### [The task]
Stop after the line containing "from math import sqrt": print each line exactly from the first line of the listing up to that point.

═══ Dataset section

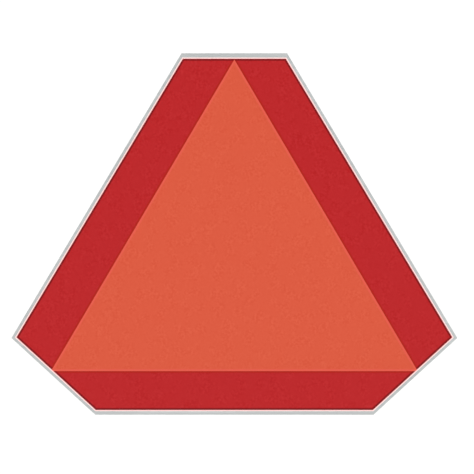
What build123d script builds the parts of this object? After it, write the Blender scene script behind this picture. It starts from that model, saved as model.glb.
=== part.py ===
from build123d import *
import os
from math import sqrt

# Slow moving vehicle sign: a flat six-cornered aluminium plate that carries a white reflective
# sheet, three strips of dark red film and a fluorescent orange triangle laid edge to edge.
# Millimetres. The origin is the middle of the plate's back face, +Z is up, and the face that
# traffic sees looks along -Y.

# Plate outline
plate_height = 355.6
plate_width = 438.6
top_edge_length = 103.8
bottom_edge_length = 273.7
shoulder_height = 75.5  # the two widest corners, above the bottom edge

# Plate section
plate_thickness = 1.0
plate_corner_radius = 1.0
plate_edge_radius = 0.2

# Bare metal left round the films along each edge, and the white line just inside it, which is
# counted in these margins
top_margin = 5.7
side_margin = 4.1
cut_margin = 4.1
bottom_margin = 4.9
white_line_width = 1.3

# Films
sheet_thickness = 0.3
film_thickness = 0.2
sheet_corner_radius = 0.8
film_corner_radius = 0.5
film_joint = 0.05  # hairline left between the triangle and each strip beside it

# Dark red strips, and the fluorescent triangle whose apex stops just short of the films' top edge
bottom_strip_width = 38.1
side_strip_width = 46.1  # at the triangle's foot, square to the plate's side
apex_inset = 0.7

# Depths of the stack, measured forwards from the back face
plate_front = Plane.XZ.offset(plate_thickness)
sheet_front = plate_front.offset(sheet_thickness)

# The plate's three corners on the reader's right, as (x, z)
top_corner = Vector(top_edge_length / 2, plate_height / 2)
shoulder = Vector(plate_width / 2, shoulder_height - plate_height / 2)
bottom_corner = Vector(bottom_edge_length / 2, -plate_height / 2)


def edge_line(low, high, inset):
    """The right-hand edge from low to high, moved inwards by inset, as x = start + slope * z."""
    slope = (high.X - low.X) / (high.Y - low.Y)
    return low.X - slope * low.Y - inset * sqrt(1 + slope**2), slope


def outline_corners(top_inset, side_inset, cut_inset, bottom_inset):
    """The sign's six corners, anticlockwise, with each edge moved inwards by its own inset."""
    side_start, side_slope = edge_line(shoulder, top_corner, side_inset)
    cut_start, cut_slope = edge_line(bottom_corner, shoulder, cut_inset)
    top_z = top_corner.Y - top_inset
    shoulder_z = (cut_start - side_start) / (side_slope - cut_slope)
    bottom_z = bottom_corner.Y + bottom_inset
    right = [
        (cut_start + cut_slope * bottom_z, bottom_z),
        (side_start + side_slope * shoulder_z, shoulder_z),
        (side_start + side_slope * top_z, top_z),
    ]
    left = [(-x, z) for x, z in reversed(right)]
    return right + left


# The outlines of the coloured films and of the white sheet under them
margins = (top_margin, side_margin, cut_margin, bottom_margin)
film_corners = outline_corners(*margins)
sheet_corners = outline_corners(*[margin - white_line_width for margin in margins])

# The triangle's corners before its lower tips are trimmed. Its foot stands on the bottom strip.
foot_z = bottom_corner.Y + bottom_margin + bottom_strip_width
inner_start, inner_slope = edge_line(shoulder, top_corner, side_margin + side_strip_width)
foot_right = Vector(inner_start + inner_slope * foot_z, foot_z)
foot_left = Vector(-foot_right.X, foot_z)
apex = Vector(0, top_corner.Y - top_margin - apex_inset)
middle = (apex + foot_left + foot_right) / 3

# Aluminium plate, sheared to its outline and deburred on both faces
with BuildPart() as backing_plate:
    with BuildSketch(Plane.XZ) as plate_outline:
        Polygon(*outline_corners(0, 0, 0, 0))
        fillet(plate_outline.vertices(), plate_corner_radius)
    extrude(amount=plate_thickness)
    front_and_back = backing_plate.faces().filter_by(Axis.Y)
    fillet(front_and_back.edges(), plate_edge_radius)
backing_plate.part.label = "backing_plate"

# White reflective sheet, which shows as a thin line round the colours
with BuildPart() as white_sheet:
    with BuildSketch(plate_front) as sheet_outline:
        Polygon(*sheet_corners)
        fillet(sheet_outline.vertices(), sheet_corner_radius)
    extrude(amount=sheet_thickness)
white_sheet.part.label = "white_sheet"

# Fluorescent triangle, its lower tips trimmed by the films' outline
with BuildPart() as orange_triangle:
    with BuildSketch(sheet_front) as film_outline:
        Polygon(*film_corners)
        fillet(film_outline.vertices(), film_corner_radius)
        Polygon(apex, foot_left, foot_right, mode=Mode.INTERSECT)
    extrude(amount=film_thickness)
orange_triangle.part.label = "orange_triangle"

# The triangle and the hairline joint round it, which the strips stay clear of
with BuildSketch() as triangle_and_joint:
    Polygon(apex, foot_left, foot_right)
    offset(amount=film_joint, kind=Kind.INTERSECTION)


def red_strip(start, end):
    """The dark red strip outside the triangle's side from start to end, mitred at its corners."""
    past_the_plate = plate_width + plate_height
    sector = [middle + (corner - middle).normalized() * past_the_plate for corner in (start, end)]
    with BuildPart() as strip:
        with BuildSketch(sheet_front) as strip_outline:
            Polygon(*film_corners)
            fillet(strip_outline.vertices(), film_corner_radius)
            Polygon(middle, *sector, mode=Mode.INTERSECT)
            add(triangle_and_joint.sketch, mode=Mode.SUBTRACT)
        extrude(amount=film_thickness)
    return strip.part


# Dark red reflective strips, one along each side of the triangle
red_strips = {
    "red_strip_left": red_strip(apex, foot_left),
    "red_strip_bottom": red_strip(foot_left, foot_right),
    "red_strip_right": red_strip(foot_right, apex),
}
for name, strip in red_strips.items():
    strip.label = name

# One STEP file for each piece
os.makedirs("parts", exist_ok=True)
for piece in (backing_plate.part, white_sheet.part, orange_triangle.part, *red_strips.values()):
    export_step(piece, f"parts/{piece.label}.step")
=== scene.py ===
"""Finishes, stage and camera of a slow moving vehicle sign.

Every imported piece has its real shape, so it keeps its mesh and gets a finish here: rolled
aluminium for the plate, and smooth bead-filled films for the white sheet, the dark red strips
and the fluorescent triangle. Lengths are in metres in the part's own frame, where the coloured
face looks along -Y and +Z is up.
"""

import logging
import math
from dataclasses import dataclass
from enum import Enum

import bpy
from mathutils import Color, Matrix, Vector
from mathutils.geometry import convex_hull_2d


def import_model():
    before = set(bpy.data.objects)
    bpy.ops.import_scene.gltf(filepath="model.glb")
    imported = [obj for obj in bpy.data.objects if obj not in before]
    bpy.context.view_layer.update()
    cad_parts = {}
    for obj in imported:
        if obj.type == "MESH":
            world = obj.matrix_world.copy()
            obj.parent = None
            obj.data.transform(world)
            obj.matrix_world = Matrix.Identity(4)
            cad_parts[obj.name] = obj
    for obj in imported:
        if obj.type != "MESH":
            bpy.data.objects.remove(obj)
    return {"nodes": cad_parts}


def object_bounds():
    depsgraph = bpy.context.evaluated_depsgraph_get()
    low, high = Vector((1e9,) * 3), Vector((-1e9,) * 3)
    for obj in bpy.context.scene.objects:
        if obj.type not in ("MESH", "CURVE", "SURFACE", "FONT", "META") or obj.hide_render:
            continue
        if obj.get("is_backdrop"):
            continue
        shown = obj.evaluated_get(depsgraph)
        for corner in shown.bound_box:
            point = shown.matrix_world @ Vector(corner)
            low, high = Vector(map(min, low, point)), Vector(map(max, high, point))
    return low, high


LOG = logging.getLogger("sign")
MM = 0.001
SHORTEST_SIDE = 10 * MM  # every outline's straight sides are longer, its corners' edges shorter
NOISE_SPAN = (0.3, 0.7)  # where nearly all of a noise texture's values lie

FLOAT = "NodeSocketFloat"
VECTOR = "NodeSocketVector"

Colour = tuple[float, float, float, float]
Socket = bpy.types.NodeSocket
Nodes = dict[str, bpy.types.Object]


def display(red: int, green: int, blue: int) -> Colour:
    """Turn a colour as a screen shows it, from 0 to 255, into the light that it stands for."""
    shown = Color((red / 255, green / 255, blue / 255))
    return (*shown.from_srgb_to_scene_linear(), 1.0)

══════

### [Answer to this task]
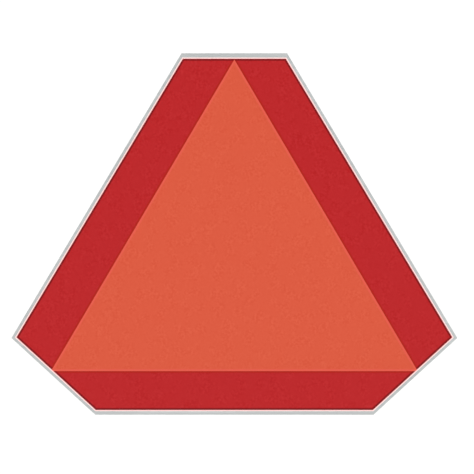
What build123d script builds the parts of this object? After it, write the Blender scene script behind this picture. It starts from that model, saved as model.glb.
=== part.py ===
from build123d import *
import os
from math import sqrt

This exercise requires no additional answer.